AN-004	Supports	Placebo cutoffs (Sep / Mar / Jun 2017) smaller in magnitude than the real cutoff — consistent with a timing/sign reading of the reduced form.
AN-005	Supports	Bounds −0.131 to −0.123, both significant; differential completion has negligible impact on the conditional coefficient.
AN-006	Supports	Reduced-form price coefficient remains disciplined under M̄ violations.
AN-018	Supports	Sun-Abraham item-level ATT 0.108 vs DDR 0.113 (Δ<0.005 on log prices); CS2021 group-month 0.237 same direction; BJS attenuates but keeps sign — sign/timing convergence, not a magnitude claim.
AN-020	Supports	Weight = 1.000 on clean Treated-vs-Untreated 2×2; zero forbidden comparisons. Heterogeneous-timing bias mathematically absent in this single-cohort design.
AN-021	Mixed	Ridge-augmented synthetic control matches pre-period by construction; post ATT 0.171 directionally consistent; placebo p=0.103 borderline. Directional corroboration only — does not certify clean trends.

Open tests¶

Randomization inference at the group level¶

scripts/05_robustness.R runs a 500-iteration permutation test reassigning the group 65 indicator across groups. The figure already exists (docs/robustness.md). Worth promoting to a separate AN page covering the entire RI battery.

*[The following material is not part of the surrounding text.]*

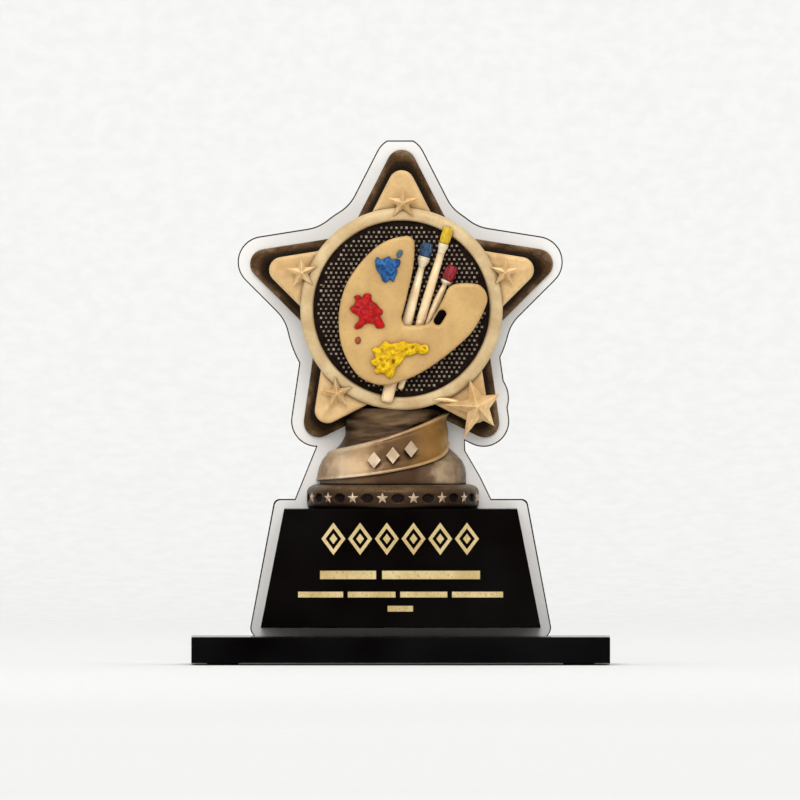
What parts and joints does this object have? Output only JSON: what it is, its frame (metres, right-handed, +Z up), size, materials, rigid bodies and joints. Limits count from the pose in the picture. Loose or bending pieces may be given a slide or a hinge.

Tighten the synthetic-control placebo \(p\)¶

AN-021 reports placebo \(p = 0.103\) (borderline). Two follow-ups would tighten it: (i) augmented synthetic control with covariates (item-mix, PBU composition); (ii) quarterly rather than semester aggregation (12 vs 6 pre-period observations). Either would push the placebo \(p\) toward conventional significance.